▸ Required work: Using the data that follows, return exactly the lines from the one that contains "The three.js and Blender code for this object continues." through the one that contains "SMALL_DEPTH = 0.42", ends included.

3D code data:
________________
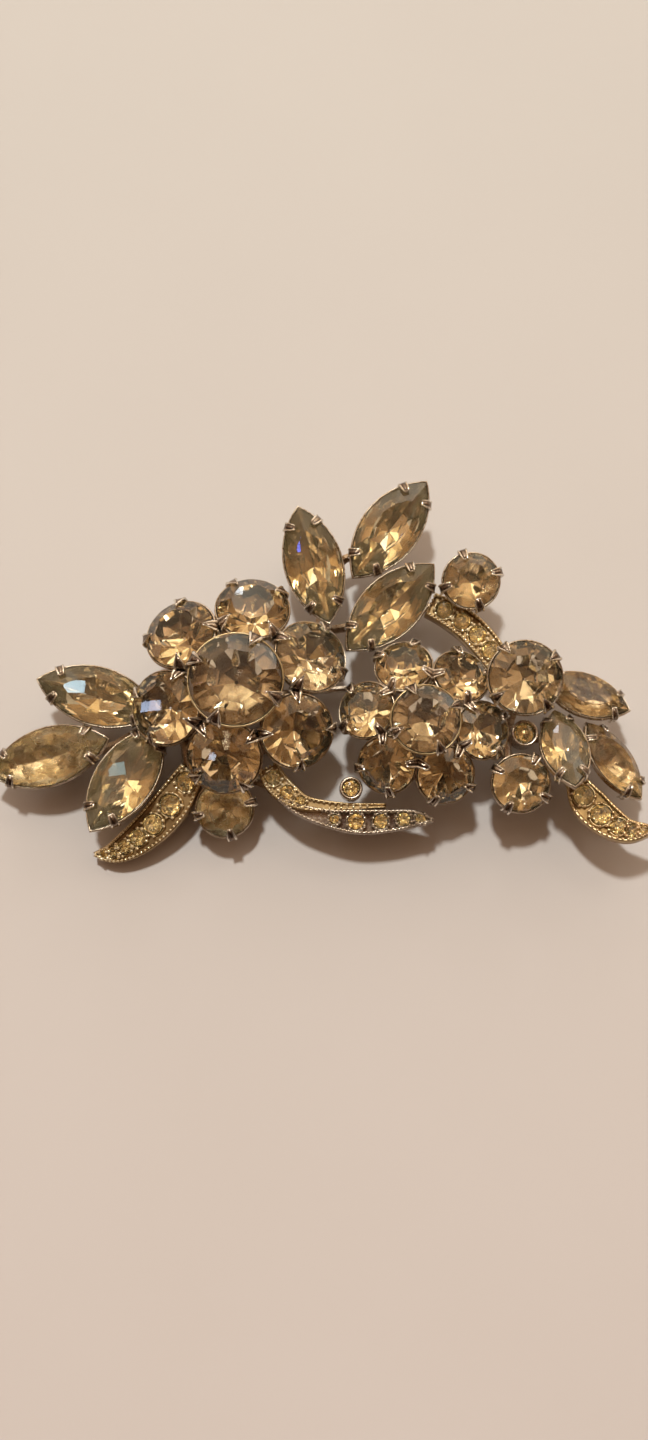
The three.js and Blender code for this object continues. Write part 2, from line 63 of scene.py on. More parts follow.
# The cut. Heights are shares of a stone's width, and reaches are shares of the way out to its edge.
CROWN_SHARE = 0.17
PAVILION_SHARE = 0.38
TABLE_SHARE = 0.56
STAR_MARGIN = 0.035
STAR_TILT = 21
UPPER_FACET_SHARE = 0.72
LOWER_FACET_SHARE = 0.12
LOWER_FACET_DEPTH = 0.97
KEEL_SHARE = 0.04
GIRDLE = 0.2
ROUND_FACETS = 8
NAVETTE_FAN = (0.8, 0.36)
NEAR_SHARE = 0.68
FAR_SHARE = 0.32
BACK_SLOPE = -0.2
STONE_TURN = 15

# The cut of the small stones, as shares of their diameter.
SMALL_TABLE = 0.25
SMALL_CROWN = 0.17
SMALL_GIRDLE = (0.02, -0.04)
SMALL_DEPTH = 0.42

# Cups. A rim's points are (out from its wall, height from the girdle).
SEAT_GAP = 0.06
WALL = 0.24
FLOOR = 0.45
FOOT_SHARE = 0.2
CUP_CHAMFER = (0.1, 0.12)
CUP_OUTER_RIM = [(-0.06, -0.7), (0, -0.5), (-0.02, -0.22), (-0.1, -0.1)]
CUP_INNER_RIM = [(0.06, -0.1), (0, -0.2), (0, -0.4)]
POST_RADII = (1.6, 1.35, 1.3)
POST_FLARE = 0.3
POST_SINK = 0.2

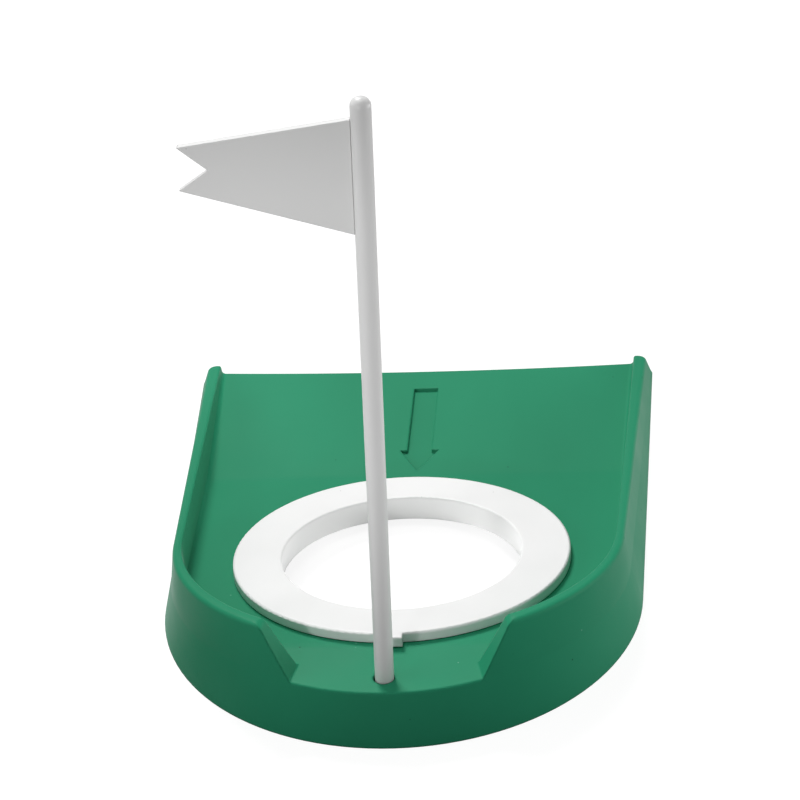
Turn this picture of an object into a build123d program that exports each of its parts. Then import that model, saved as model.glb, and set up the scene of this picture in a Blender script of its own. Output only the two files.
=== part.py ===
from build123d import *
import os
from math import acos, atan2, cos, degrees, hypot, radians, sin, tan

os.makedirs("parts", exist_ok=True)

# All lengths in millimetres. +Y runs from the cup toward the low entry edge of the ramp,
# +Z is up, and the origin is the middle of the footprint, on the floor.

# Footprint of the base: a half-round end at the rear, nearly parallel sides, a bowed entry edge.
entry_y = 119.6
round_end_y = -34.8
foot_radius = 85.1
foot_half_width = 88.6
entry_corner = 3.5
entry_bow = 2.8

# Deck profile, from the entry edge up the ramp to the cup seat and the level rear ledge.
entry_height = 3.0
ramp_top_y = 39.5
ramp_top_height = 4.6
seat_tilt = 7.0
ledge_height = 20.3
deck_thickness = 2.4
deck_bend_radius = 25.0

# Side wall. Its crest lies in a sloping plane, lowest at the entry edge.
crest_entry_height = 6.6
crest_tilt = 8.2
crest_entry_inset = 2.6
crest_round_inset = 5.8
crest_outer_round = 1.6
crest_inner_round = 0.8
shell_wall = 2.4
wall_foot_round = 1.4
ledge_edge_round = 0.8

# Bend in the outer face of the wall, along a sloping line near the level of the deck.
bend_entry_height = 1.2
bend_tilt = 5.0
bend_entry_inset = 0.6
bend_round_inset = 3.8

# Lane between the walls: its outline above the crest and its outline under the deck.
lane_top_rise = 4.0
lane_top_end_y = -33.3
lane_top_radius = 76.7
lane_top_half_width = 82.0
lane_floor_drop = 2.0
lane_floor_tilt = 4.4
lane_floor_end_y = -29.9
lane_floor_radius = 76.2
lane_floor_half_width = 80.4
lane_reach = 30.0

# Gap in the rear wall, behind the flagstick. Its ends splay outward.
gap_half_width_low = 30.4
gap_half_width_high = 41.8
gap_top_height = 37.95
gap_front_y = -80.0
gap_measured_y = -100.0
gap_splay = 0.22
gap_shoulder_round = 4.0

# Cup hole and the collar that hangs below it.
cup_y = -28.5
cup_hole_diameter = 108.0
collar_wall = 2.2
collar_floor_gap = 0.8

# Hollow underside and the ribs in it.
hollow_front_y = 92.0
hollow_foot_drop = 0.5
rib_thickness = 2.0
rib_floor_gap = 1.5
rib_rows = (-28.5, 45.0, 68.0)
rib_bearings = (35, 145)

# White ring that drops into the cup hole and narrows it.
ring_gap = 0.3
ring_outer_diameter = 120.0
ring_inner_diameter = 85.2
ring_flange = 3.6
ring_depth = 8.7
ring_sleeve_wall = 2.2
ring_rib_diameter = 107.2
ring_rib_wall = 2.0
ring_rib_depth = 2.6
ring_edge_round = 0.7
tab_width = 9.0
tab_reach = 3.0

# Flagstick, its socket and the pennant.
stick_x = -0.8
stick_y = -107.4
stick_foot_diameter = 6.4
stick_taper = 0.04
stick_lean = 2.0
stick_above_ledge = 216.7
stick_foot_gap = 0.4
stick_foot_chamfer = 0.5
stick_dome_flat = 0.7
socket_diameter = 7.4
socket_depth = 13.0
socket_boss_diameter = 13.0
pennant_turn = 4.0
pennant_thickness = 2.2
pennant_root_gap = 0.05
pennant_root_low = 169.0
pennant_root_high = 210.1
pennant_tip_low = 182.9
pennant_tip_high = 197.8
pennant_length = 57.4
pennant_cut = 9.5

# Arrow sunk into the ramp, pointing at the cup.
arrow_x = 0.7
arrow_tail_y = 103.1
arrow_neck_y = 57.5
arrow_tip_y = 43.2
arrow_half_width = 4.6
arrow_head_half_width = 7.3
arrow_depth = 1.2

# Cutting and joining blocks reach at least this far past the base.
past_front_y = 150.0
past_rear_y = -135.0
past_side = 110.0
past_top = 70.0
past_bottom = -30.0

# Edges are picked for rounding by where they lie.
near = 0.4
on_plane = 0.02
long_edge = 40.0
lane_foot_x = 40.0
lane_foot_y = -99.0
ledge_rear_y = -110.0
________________
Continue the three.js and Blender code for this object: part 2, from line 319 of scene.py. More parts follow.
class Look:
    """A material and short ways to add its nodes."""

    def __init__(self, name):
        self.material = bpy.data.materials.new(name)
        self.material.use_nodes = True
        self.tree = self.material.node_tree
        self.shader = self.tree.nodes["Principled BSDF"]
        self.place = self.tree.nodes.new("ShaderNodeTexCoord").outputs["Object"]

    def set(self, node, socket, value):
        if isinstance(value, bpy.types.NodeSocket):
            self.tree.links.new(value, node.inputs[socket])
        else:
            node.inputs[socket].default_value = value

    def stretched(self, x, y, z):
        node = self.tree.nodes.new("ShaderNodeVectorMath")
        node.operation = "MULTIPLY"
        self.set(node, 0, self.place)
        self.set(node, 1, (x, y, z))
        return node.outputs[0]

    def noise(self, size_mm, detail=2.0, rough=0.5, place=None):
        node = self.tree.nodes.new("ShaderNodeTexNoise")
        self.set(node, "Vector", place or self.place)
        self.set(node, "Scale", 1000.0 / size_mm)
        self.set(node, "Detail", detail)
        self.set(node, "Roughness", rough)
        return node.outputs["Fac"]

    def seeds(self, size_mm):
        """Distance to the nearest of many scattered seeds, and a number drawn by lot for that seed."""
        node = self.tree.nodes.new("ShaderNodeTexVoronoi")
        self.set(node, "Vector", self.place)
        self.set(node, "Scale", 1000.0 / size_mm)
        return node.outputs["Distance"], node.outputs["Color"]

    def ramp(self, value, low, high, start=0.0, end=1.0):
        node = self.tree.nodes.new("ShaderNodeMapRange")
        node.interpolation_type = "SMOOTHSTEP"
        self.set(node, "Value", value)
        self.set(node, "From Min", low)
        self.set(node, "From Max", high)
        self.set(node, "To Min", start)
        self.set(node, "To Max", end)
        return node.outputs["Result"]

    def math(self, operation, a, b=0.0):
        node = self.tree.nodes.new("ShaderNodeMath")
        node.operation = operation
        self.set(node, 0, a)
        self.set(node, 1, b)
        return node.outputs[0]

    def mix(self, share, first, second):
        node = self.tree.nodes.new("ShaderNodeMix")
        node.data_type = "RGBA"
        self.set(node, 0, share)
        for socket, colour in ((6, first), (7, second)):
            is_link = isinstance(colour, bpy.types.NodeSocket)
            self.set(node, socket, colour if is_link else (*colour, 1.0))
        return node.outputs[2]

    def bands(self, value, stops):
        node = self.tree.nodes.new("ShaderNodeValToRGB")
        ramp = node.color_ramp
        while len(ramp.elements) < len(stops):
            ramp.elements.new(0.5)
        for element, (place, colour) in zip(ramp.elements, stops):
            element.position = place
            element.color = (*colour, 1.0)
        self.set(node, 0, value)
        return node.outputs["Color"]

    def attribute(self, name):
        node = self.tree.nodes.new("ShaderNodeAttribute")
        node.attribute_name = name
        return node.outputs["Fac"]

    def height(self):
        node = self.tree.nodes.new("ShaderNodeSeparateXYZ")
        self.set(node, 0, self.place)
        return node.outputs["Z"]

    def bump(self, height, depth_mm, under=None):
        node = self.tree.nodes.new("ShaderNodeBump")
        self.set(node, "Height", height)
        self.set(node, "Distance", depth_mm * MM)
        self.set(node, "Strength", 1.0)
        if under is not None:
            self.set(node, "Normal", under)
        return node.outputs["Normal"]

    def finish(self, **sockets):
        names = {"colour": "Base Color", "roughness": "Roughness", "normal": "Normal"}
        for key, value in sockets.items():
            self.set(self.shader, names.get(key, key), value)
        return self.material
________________
▸ Written response:
The three.js and Blender code for this object continues. Write part 2, from line 63 of scene.py on. More parts follow.
# The cut. Heights are shares of a stone's width, and reaches are shares of the way out to its edge.
CROWN_SHARE = 0.17
PAVILION_SHARE = 0.38
TABLE_SHARE = 0.56
STAR_MARGIN = 0.035
STAR_TILT = 21
UPPER_FACET_SHARE = 0.72
LOWER_FACET_SHARE = 0.12
LOWER_FACET_DEPTH = 0.97
KEEL_SHARE = 0.04
GIRDLE = 0.2
ROUND_FACETS = 8
NAVETTE_FAN = (0.8, 0.36)
NEAR_SHARE = 0.68
FAR_SHARE = 0.32
BACK_SLOPE = -0.2
STONE_TURN = 15

# The cut of the small stones, as shares of their diameter.
SMALL_TABLE = 0.25
SMALL_CROWN = 0.17
SMALL_GIRDLE = (0.02, -0.04)
SMALL_DEPTH = 0.42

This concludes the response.